When your vote determines whether a state is red or blue, you have negotiating power. The question is whether Black political leadership uses it.


The Real Question

Black political power is not peaking.

It is entering a strategic phase.

The next chapter will not be defined by symbolic representation alone. Representation without policy enforcement is performance.

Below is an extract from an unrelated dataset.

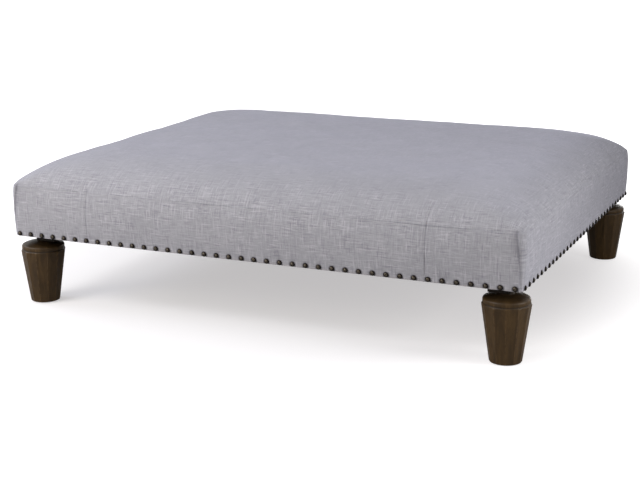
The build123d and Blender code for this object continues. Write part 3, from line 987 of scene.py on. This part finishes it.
def finish_nodes():
    """Better finishes for the timber, the fasteners and the glides, on the CAD nodes' own slots."""
    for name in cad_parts:
        piece, finish = bpy.data.objects.get(name), finish_for(name)
        if piece is not None and finish is not None:
            for slot in piece.material_slots:
                slot.material = finish


finish_nodes()


# -------- floor, light and camera

def make_floor():
    """A pale floor whose glow to the camera is painted light: white away from the object, dimmer and a little
    pink near it, where its shadow is kept.
    """
    size, glow_under = 30.0, 0.485
    shadow_middle, shadow_reach = (-0.12, 0.0, 0.0), (0.78, 1.35)
    mesh = bpy.data.meshes.new("floor")
    corners = [(-size, -size, 0), (size, -size, 0), (size, size, 0), (-size, size, 0)]
    mesh.from_pydata(corners, [], [(0, 1, 2, 3)])
    floor = new_object("floor", mesh)
    paint, tree, shader = new_finish("pale_floor")
    tree.nodes.remove(shader)
    rays = tree.nodes.new("ShaderNodeLightPath").outputs
    plain = add(tree, "ShaderNodeBsdfDiffuse", {"Color": colour(203, 202, 202)}).outputs[0]
    away = add(tree, "ShaderNodeVectorMath", {0: object_place(tree), 1: shadow_middle},
               operation="DISTANCE").outputs["Value"]
    # Painted light: the glow is dimmer and a little pink near the object, and white beyond
    seen = times(tree, rays["Is Camera Ray"], ramp(tree, away, *shadow_reach, glow_under, 1.0))
    tone = blend(tree, ramp(tree, away, *shadow_reach), colour(255, 252, 253), colour(255, 255, 255))
    glow = add(tree, "ShaderNodeEmission", {"Color": tone, "Strength": seen}).outputs[0]
    both = add(tree, "ShaderNodeAddShader", {0: plain, 1: glow}).outputs[0]
    feed(tree, tree.nodes["Material Output"], (("Surface", both),))
    mesh.materials.append(paint)


def make_world():
    """White to the camera, a soft grey-white everywhere else."""
    light_on_object = 0.40
    world = bpy.data.worlds.new("studio")
    bpy.context.scene.world = world
    world.use_nodes = True
    tree = world.node_tree
    rays = tree.nodes.new("ShaderNodeLightPath").outputs
    shown = calc(tree, "MAXIMUM", calc(tree, "MAXIMUM", rays["Is Camera Ray"], rays["Is Glossy Ray"]),
                 rays["Is Transmission Ray"])
    strength = ramp(tree, shown, 0.0, 1.0, light_on_object, 1.0)
    feed(tree, tree.nodes["Background"], (("Color", (1, 1, 1, 1)), ("Strength", strength)))


def make_lamp(name, place, target, size, power, tint=(1, 1, 1), spread=180):
    """One soft rectangular lamp that faces a point."""
    light = bpy.data.lights.new(name, "AREA")
    light.shape = "RECTANGLE"
    light.size, light.size_y = size
    light.energy = power
    light.color = tint
    light.spread = math.radians(spread)
    lamp = new_object(name, light)
    lamp.location = place
    lamp.rotation_euler = (Vector(target) - Vector(place)).to_track_quat("-Z", "Y").to_euler()


def make_lamps():
    """Two soft lamps in front, one at each side and a low one behind; places in metres, power in watts."""
    front_target = (-0.3, -0.4, 0.3)
    make_lamp("front_low", (-2.55, -3.3, 1.8), front_target, (1.7, 1.3), 46.0, tint=(1.06, 1.0, 0.89))
    make_lamp("front_high", (-1.9, -2.7, 3.3), front_target, (1.8, 1.4), 67.0, tint=(1.0, 1.0, 1.03))
    make_lamp("left", (-3.4, -0.6, 2.2), (-0.3, -0.2, 0.3), (1.6, 1.2), 29.5, tint=(0.92, 1.0, 1.2))
    make_lamp("right", (2.3, -0.5, 0.8), (0.76, -0.5, 0.28), (0.8, 0.6), 4.3, spread=90)
    make_lamp("back", (0.2, 3.2, 0.35), (0.0, 0.6, 0.28), (2.4, 0.4), 14.0, spread=120)


def make_camera():
    """The photograph's view of a 640 by 480 picture."""
    focal_pixels, picture_width, sensor, view_shift = 1367.78, 640.0, 36.0, -0.1
    turn, down, roll = math.radians(-24.261), math.radians(11.684), math.radians(0.435)
    place = Vector((1.6427, -3.7763, 1.1743))
    ahead = Vector((math.sin(turn) * math.cos(down), math.cos(turn) * math.cos(down), -math.sin(down)))
    right = Vector((math.cos(turn), -math.sin(turn), 0))
    below = ahead.cross(right)
    right, below = (math.cos(roll) * right + math.sin(roll) * below,
                    math.cos(roll) * below - math.sin(roll) * right)
    data = bpy.data.cameras.new("camera")
    data.sensor_width = sensor
    data.lens = focal_pixels * sensor / picture_width
    data.shift_y = view_shift
    camera = new_object("camera", data)
    axes = Matrix((right, -below, -ahead)).transposed()
    camera.matrix_world = Matrix.Translation(place) @ axes.to_4x4()
    bpy.context.scene.camera = camera


make_floor()
make_world()
make_lamps()
make_camera()
bpy.context.scene.view_settings.view_transform = "Standard"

The next phase of Black political power will be defined by:

  • Delivery over promises — politicians who implement what they campaign on, not explain why they couldn’t
  • Economic outcomes — wealth transfers, contract set-asides, business capital access
  • Policy enforcement — not just bills passed, but implementation that produces measurable change
  • Strategic withholding — willingness to punish parties that take Black votes for granted
  • Cross-generational alignment — older voters’ loyalty combined with younger voters’ leverage

The Black vote remains decisive.

In every competitive election, Black turnout determines the outcome. That has not changed.

But young Black voters have learned something critical: politicians respond to results, not rhetoric. They engage when they see their lives improve, not when they hear promises.

The question is not whether Black political power matters.

The question is whether Black political leadership will demand commensurate returns — or continue accepting symbolic gestures as payment for structural power.

Power unused is power wasted.

And a vote cast without conditions is a vote taken for granted.

The shift happening now is not decline.

It is Black voters — especially young Black voters — learning what every other powerful constituency already knows: loyalty without leverage is political suicide. Enthusiasm without execution is empty. And participation without policy outcomes is political malpractice.

Young Black voters are not apathetic.

They are waiting for politicians worthy of their vote.

The political class can either deliver — or continue blaming the very people they failed to inspire.